3. `lambda x : N, y : B . if y then x * x else x`. A two parameter function; the first parameter is type "`N`", the second type "`B`". We can infer the return type, which is "`N`". So the type of the full function is "`N -> B -> N`". This may seem surprising at first; but remember that lambda calculus really works in terms of single parameter functions; multi-parameter functions are a shorthand for currying. So really, this function is: `lambda x : N . (lambda y : B . if y then x * x else x)`; the inner lambda is type "`B -> N`"; the outer lambda is type "`N -> (B -> N)`".
To talk about whether a program is valid with respect to types (aka well-typed), we need to introduce a set of rules for type inference. When the type of an expression is inferred using one of these rules, we call that a type judgements. Type inference and judgements allow us to reason about types in a lambda expression; and if any part of an expression winds up with an inconsistent type judgement, then the expression is invalid. (When Church started doing typed LC, one of the motivations was to distinguish between values representing "atoms", and values representing "predicates"; he was trying to avoid the Godel-esque paradoxes, by using types to ensure that predicates couldn't operate on predicates.)

I'm going to have to adopt a slightly unorthodox notation for type judgements; the standard notation is just too hard to render correctly with the software I'm using currently. The usual notation is something that looks like a fraction; the numerator consists of statements that we know to be true; the denominator is what we can infer from those. In the numerator, we normally have statements using a context, which is a set of type judgements that we already know; it's usually written as an uppercase greek letter.
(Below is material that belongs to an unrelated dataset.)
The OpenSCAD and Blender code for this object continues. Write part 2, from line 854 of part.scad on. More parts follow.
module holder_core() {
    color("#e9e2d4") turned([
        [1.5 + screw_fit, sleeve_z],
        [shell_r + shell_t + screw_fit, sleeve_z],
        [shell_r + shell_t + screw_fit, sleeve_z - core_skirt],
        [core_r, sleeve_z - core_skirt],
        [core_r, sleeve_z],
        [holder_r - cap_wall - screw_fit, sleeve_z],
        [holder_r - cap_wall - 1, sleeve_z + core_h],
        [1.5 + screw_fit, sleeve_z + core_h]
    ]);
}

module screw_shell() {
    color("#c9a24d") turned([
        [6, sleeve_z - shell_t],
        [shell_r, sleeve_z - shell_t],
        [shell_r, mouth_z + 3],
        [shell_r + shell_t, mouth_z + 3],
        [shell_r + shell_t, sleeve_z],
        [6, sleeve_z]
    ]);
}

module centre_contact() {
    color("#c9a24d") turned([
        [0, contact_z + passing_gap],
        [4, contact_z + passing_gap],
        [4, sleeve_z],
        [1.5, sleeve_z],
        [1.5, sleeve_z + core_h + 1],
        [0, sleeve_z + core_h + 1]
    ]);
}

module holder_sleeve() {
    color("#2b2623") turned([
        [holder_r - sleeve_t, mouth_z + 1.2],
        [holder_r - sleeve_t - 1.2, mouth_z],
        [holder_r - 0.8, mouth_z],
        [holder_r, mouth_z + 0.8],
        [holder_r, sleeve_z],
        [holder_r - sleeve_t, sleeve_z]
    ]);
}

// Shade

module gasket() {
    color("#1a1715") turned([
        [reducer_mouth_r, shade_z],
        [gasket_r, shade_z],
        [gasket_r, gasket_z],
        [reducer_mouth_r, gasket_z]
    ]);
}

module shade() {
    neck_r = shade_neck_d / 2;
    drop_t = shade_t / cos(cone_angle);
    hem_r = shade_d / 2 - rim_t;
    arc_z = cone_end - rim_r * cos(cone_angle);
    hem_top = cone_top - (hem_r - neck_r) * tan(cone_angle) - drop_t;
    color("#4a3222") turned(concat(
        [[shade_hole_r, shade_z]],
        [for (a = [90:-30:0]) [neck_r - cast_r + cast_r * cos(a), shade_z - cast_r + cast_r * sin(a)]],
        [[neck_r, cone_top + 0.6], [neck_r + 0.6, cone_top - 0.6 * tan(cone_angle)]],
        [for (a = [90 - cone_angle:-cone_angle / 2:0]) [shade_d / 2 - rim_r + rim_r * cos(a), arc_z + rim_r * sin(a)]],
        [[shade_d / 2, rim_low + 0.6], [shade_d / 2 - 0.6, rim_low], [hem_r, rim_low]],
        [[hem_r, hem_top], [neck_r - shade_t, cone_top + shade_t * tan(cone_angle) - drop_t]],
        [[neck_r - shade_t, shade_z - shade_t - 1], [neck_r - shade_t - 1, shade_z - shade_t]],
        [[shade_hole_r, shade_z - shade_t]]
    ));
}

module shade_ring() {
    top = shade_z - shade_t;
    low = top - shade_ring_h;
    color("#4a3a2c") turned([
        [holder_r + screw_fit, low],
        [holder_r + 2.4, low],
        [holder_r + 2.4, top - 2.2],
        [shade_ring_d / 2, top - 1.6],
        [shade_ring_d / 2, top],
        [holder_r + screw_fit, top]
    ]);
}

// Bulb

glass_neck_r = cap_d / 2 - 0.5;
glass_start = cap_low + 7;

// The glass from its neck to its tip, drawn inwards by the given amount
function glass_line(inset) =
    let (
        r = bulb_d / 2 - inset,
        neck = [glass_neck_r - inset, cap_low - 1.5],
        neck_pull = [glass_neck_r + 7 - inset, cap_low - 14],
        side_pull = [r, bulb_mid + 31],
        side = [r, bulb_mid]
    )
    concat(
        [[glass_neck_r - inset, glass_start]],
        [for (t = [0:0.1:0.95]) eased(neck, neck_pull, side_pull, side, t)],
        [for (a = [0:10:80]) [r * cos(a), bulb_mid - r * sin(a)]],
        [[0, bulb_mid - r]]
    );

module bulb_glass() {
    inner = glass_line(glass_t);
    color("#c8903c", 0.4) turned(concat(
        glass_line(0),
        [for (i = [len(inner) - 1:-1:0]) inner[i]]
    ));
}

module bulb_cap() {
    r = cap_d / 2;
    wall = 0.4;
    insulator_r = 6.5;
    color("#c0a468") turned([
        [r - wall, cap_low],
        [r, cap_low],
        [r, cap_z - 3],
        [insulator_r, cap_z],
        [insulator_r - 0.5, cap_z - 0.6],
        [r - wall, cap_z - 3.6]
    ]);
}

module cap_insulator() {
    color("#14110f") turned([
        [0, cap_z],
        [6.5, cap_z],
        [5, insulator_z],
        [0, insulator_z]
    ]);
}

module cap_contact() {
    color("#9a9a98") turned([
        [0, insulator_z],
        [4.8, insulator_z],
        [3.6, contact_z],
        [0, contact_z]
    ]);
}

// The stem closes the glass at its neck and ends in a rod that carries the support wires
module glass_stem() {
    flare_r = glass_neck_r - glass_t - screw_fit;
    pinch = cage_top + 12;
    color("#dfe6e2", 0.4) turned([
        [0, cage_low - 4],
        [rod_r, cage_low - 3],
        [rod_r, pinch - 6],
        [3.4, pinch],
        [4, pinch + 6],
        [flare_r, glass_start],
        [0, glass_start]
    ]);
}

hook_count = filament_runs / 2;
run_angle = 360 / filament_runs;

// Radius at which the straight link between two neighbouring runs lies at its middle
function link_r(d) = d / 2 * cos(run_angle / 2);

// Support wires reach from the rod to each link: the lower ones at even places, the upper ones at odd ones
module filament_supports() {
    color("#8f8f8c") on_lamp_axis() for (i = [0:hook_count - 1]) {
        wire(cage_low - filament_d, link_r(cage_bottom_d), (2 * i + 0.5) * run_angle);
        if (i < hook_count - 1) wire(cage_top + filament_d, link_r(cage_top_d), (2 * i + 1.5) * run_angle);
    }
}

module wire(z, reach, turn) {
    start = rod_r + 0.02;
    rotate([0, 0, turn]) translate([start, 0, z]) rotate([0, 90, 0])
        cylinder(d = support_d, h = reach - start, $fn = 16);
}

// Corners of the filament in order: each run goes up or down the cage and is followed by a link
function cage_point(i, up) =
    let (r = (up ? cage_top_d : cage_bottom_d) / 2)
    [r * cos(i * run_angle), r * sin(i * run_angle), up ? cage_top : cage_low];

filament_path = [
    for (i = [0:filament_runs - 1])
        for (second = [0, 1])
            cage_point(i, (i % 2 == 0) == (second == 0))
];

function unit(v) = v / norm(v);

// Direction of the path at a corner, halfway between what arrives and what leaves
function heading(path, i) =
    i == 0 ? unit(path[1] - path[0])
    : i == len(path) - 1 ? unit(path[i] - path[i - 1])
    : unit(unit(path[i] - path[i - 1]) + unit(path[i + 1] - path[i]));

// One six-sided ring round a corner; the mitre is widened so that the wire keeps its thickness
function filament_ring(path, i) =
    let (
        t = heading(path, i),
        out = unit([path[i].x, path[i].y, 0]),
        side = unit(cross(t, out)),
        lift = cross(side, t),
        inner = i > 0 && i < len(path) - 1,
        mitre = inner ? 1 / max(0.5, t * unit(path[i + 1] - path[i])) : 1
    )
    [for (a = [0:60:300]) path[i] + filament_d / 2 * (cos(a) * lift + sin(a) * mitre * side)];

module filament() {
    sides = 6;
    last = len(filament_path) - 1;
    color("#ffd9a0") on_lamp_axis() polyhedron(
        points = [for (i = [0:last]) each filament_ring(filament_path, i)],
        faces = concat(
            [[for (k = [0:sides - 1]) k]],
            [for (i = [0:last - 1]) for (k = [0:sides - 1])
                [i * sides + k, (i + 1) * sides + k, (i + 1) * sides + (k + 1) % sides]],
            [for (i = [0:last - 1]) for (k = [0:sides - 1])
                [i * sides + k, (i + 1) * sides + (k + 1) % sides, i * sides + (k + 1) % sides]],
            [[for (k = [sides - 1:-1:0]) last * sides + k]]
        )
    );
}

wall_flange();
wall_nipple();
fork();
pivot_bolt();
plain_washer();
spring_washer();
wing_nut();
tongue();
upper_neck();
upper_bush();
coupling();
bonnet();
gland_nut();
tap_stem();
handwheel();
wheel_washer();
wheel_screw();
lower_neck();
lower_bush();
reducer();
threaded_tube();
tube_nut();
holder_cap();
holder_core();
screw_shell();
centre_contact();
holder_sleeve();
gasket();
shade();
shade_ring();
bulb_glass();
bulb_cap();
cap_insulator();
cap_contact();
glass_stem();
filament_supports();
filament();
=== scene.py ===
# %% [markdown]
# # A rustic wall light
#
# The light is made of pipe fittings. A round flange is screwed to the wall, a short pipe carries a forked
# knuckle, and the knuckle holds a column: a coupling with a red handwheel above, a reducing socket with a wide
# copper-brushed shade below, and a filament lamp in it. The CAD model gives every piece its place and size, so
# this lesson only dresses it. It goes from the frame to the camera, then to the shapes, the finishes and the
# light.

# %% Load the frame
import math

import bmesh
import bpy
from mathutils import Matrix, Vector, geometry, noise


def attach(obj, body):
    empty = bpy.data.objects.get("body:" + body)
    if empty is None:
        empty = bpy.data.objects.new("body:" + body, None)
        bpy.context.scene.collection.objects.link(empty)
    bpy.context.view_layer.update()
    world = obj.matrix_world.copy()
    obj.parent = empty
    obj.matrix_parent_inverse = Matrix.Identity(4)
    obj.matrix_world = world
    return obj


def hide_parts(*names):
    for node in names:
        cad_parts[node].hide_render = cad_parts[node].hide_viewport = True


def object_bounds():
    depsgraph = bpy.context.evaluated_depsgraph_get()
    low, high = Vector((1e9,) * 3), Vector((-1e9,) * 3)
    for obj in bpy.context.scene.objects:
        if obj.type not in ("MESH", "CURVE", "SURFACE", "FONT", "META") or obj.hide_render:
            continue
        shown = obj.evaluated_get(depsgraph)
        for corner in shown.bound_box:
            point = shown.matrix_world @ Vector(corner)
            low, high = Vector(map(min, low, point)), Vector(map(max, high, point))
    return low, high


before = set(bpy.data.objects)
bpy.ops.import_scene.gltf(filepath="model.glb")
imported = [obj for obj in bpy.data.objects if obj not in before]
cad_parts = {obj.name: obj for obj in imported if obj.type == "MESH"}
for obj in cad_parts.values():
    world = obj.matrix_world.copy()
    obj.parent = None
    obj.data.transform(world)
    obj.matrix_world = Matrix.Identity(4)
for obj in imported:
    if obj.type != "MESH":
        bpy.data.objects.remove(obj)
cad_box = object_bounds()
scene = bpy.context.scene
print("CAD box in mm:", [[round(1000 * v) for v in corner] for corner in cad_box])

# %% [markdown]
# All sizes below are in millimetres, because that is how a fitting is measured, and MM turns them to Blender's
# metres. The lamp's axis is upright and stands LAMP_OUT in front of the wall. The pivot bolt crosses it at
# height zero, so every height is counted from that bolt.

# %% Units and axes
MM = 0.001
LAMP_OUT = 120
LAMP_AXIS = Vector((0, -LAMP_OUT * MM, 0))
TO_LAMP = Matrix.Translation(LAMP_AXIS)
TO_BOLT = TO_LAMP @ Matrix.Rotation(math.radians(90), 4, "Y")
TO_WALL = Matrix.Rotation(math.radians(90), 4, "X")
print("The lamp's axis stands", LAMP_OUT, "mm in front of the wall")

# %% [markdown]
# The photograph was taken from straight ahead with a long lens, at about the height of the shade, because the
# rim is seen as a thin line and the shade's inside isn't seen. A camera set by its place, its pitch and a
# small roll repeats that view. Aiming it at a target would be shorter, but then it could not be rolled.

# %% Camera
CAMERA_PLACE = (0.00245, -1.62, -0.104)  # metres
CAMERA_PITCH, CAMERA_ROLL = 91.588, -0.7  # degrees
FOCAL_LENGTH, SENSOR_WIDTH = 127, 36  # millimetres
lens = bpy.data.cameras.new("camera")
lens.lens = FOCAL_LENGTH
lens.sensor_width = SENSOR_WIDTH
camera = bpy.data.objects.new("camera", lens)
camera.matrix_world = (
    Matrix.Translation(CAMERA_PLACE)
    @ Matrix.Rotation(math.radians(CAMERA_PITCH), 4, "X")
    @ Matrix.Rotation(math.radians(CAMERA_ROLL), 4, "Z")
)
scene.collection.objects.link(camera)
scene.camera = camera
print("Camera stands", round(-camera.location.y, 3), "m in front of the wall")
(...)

For type contexts, I'll use the names of greek letters written in uppercase letters. If a type context includes the statement that "`x : A`", I'll write that as "`CONTEXT |- x : A`". For the fraction inference notations, I'll use a two lines labelled "Given:" and "Infer:". (You can see what the normal notation looks like by visiting wikipedia's STLC page.)
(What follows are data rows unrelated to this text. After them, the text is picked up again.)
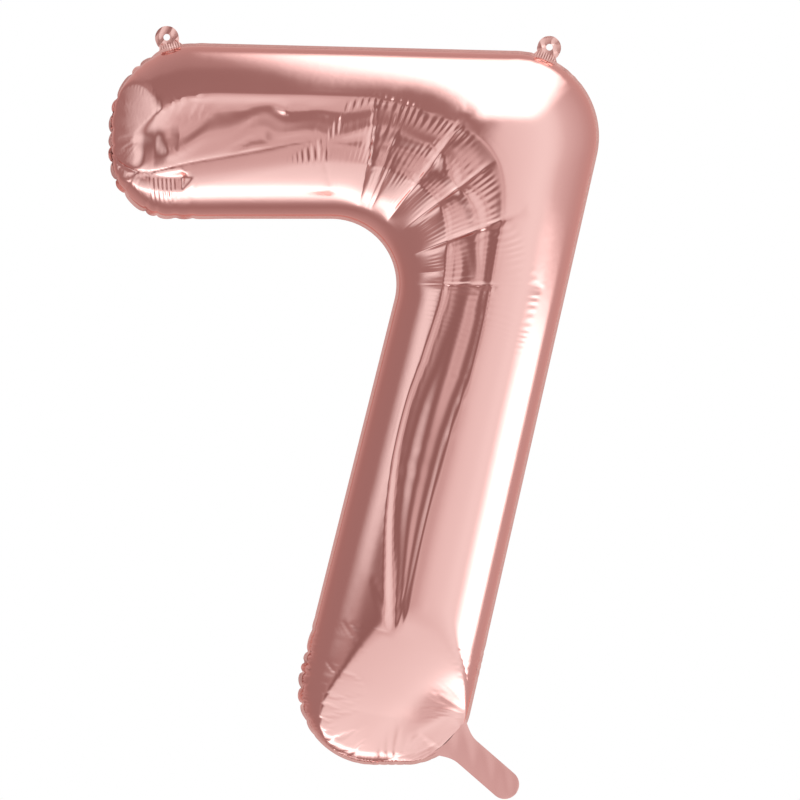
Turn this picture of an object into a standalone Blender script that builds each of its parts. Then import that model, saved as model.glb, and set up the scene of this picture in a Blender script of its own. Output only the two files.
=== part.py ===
"""Foil number balloon: the numeral 7, inflated, with hanging tabs and a filling tail.

Metres, +Z up, the readable face towards -Y. The origin lies midway between the eyelets
of the two hanging tabs, which is the line that the balloon hangs or is tied from.
The outline is drawn in the XZ plane from the corner where the top edge would meet the
bar's left end, with x to the right and z up, and is then moved to the origin.
"""
import math

import bmesh
import bpy
from mathutils import Vector
from mathutils.geometry import delaunay_2d_cdt

# The inflated numeral, edge to edge of its seam
NUMERAL_HEIGHT = 0.869
BAR_TOP_LENGTH = 0.613
BAR_HEIGHT = 0.214
TOP_SLOPE = math.radians(1.4)
INNER_CORNER_X = 0.366
STEM_RIGHT_SLANT = math.radians(12.8)
STEM_LEFT_SLANT = math.radians(14.1)
TOP_LEFT_RADIUS = 0.105
TOP_RIGHT_RADIUS = 0.103
STEM_RIGHT_RADIUS = 0.080
STEM_LEFT_RADIUS = 0.090
INNER_RADIUS = 0.078
BAR_LEFT_RADIUS = 0.077

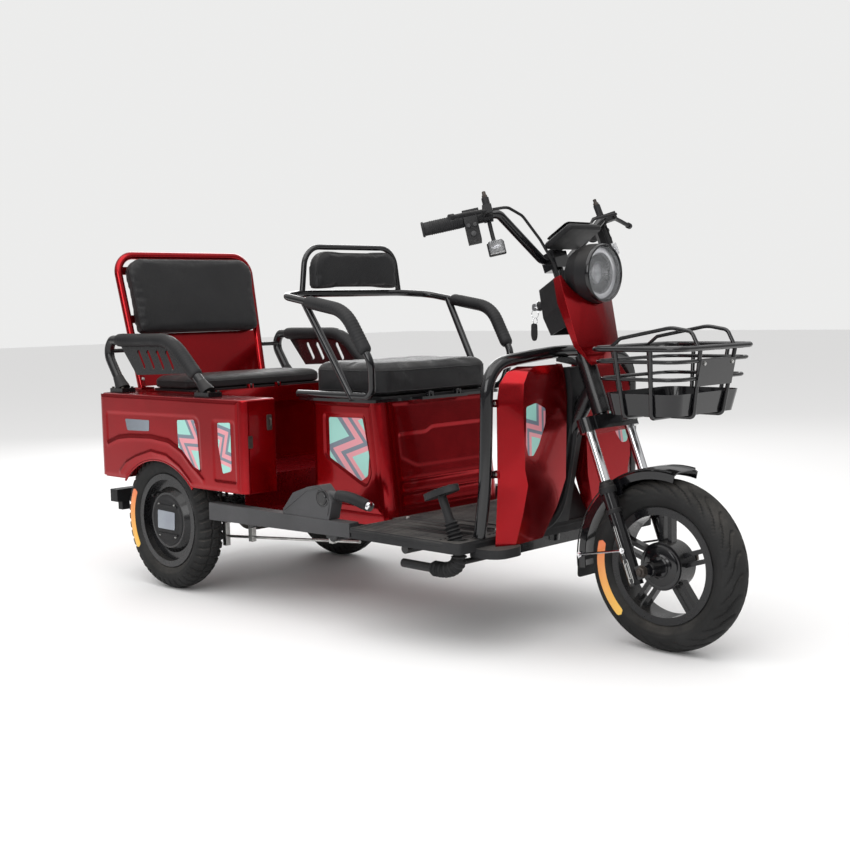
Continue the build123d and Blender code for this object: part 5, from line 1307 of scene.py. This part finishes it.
def fin_ring(count, inner, outer, x_low, x_high, thick):
    """Boxes spaced round the lamp's axis: eight corner points in (radius, side, depth), turned."""
    r = np.array([inner, outer, outer, inner] * 2, float)
    s = np.array([-1, -1, 1, 1] * 2) * thick / 2
    x = np.repeat([x_low, x_high], 4).astype(float)
    angle = np.linspace(0, 2 * np.pi, count, endpoint=False)[:, None]
    y = r * np.cos(angle) - s * np.sin(angle)
    z = r * np.sin(angle) + s * np.cos(angle)
    points = np.stack([np.broadcast_to(x, y.shape), y, z], -1).reshape(-1, 3) + LAMP
    fin = [[3, 2, 1, 0], [4, 5, 6, 7], [0, 1, 5, 4], [1, 2, 6, 5], [2, 3, 7, 6], [3, 0, 4, 7]]
    return boxes(points, fin, count)


piece("lamp_fins", fin_ring(36, 30, 46, 660, 672, 2.6), FORK, "gloss_black")
LAMP_PIECES = [
    ("lamp_light_ring", [(662, 50), (675, 50.5), (676, 53), (676, 62), (672, 65), (660, 65)], 72,
     "bowl", "lamp_grey", 35),
    ("lamp_bowl", [(660, 50), (656, 42), (650, 30), (640, 22), (632, 12), (630, 0)], 72,
     "bowl", "lamp_grey", 35),
    ("lamp_projector", [(640, 24), (660, 25), (664, 23), (667, 18), (669, 11), (670, 0)], 48,
     "lens_clear", "lamp_glass", 35),
    ("lamp_collar", [(652, 29.5), (666, 29.5), (666, 26), (652, 26)], 48, "chrome", "lamp_grey", 35),
    ("lamp_bezel", [(668, 70.5), (686, 71.5), (690, 69.5), (690.5, 66), (688.5, 64.5)], 96,
     "gloss_black", "black_plastic", 50),
]
for name, profile, sides, paint, slot, edge in LAMP_PIECES:
    solid = name == "lamp_projector"
    shape = turned(profile, LAMP, (1, 0, 0), sides, caps=solid)
    piece(name, shape, FORK, paint, edge, sheet=not solid)

# %% [markdown]
# ## Direction lamps and dash
# Each lamp is a black shell on a short stalk with a clear lens over a pale bulb. They stand for the
# frame's plain blocks. The dash gets a dark glass face with a margin all round.

# %% Lamps on stalks
def grip_slab(outline, low, high):
    """An outline in (ahead, out), between two heights above the grip's line."""
    rows = np.array([(a, 0.0, o) for a, o in outline])
    return prism(on_grip(rows + [0, low, 0]), on_grip(rows + [0, high, 0]))


stalk = tube(on_grip([(0, -17.5, 25), (0, -50, 25), (0, -80, 24)]), 5.0, 14)
shell = grip_slab(rounded([(-13, 1), (-1, 1), (-1, 43), (-13, 43)], 5), -100.5, -68.5)
lamp_lens = grip_slab(rounded([(-1.5, 2), (14, 6), (14, 38), (-1.5, 42)], 5), -99.5, -69.5)
signals = both(join(stalk, shell))
stalks = piece("signal_stalks", signals, FORK, "satin_plastic", bevel=1.5)
piece("signal_lenses", both(lamp_lens), FORK, "lens_clear", bevel=1.5)
bulb = tube(on_grip([(2, -84, 12), (4, -84, 18), (4, -84, 26), (2, -84, 32)]), [3, 6, 6, 3], 14)
piece("signal_bulbs", both(bulb), FORK, "bowl")
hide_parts("turn_signals")

DASH_U = np.array([math.cos(math.radians(31)), 0, math.sin(math.radians(31))])
DASH_N = np.array([-DASH_U[2], 0, DASH_U[0]])
DASH = np.array([588.0, 0, 1003.0])
glass = slab(oblong(39, 55, 12), DASH + DASH_N * 8.2, DASH_U, (0, 1, 0), 1.4)
piece("dash_glass", glass, FORK, "gloss_black", bevel=0.5)
under = slab(oblong(36, 50, 10), DASH - DASH_N * 9.6, DASH_U, (0, 1, 0), 1.2)
piece("dash_underside", under, FORK, "blank", bevel=0.5)

# %% [markdown]
# ## Grips, switches and key
# A grip is a rubber sleeve with rings for the fingers and a flange at its end. The profile is a
# radius that changes along the grip, turned about it. The key hangs from its lock with two rings and
# a plain fob.

# %% Grips
along = np.linspace(86, 180, 95)
ringed = smooth(along, 92, 94) * (1 - smooth(along, 168, 170))
rings = 16.2 + 0.9 * (np.cos(2 * np.pi * (along - 86) / 5.2) > 0.2) * ringed
profile = [(84, 0), (84, 14), *zip(along, rings), (181, 18.5), (184.5, 18.5), (186, 17), (186, 0)]
grip = turned(profile, BAR_BEND, GRIP_OUT, 32)
grips = piece("finger_grips", both(grip), FORK, "grip", edge=40)
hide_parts("grips")
buttons = []
for ahead, above, out, size in ((15, -22, 60, 5.0), (15, -22, 76, 5.0), (15, -44, 68, 6.5)):
    place = on_grip([(ahead + 2.2, above, out)])[0]
    buttons.append(turned([(0, size), (2.4, size), (3.2, size * 0.8), (3.2, 0)], place, GRIP_AHEAD, 20))
piece("switch_buttons", both(join(*buttons)), FORK, "grey_plastic")
boss, pivot = on_grip([(3, 43, 22), (34, 4.5, 24)])
nuts = [turned([(0, 7.5), (6, 7.5), (7.5, 6), (7.5, 0)], boss, GRIP_ABOVE, 6),
        turned([(7.5, 4.6), (16, 4.6), (17, 3.6), (17, 0)], boss, GRIP_ABOVE, 16),
        turned([(0, 5.5), (4, 5.5), (5, 4), (5, 0)], pivot, GRIP_ABOVE, 6)]
piece("perch_nuts", both(join(*nuts)), FORK, "iron", edge=25)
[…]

Rule1: (Type Identity)`Given: nothingInfer: x : A |- x : A`
The simplest rule: if we have no other information except a declaration of the type of a variable, then we know that that variable has the type it was declared with.

Rule2: (Type Invariance)`Given: GAMMA |- x : A, x != yInfer: (GAMMA + y : B) |- x : A`
This is a statement of non-interference. If we know that "`x : A`", then inferring a type judgement about any other term cannot change our type judgement for "x".

Rule3: (Parameter to function inference)` Given: (GAMMA + x : A) |- y : BInfer: GAMMA |- (lambda x : A . y) : A -> B`
This statement allows us to infer function types: if we know the type of the parameter to a function is "`A`"; and we know that the type of the value returned by the function is "`B`", then we know that the type of the function is "`A -> B`".

And finally, Rule4: (Function application inference)`Given: GAMMA |- x : A -> B, Gamma |- y : AInfer: GAMMA |- (x y) : B`
If we know that a function has type "`A -> B`", and we apply it to a value of type "`A`", the result is an expression of type "`B`".

These four rules are it. If we can take a lambda expression, and come up with a consistent set of type judgements for every term in the expression, then the expression is well-typed. If not, then the expression is invalid.

Just for kicks, here's how we'd write types for the SKI combinators. These are incomplete types - I'm using type variables, rather than specific types. In a real program using the combinators, you could work out the necessary substitutions of concrete types for the type variables. Don't worry, I'll show you an example to clarify that.
• I combinator: `(lambda x . x) : A -> A`
• K combinator:: ` (lambda x : A . ((lambda y : B . x) : B -> A)): A -> B -> A`
• S combinator: `(lambda x : A -> B-> C . (lambda y : A -> B . (lambda z : A . (xz : B -> C) (yz : B)))) : (A -> B -> C) -> (A -> B) -> C`
Now, let's look at a simple lambda calculus expression: `lambda x y . y x`. Without any type declarations or parameters, we don't know the exact type. But we do know that "x" has some type; we'll call that "A"; and we know that "y" is a function that will be applied with "x" as a parameter, so it's got parameter type A, but its result type is unknown. So using type variables, we can say "`x : A, y : A -> B`". We can figure out what "`A`" and "`B`" are by looking at a complete expression. So, let's work out the typing of it with x="3", and y="`lambda a : N. a*a". We'll assume that our type context already includes "*" as a function of type "N -> N -> N".`
• `(lambda x y . y x) 3 (lambda a : N . a * a)`
• Since 3 is a literal integer, we know its type: `3 : N`.
• By rule 4, we can infer that the type of the expression "`a * a`" where "`a : N`" is "`N`"; (* : N -> N -> N; it's applied to an N and an N) and therefore, by rule 3 the lambda expression has type "N -> N". So with type labelling, our expression is now: `(lambda x y . y x) (3 : N) (lambda a : N . (a * a):N) : N -> N`
• So - now, we know that the parameter "x" of the first lambda must be "N"; and "y" must be "`N -> N`"; so by rule 4, we know that the type of the application expression "`y x`" must be "N"; and then by rule 3, the lambda has type: `N -> (N -> N) -> N`.
• So, for this one, both A and B end up being "N".
So, now we have a simply typed lambda calculus. The reason that it's simply typed is because the type treatment here is minimal: the only way of building new types is through the unavoidable "->" constructor. Other typed lambda calculi include the ability to define parametric types, which are types expressed as functions ranging over types.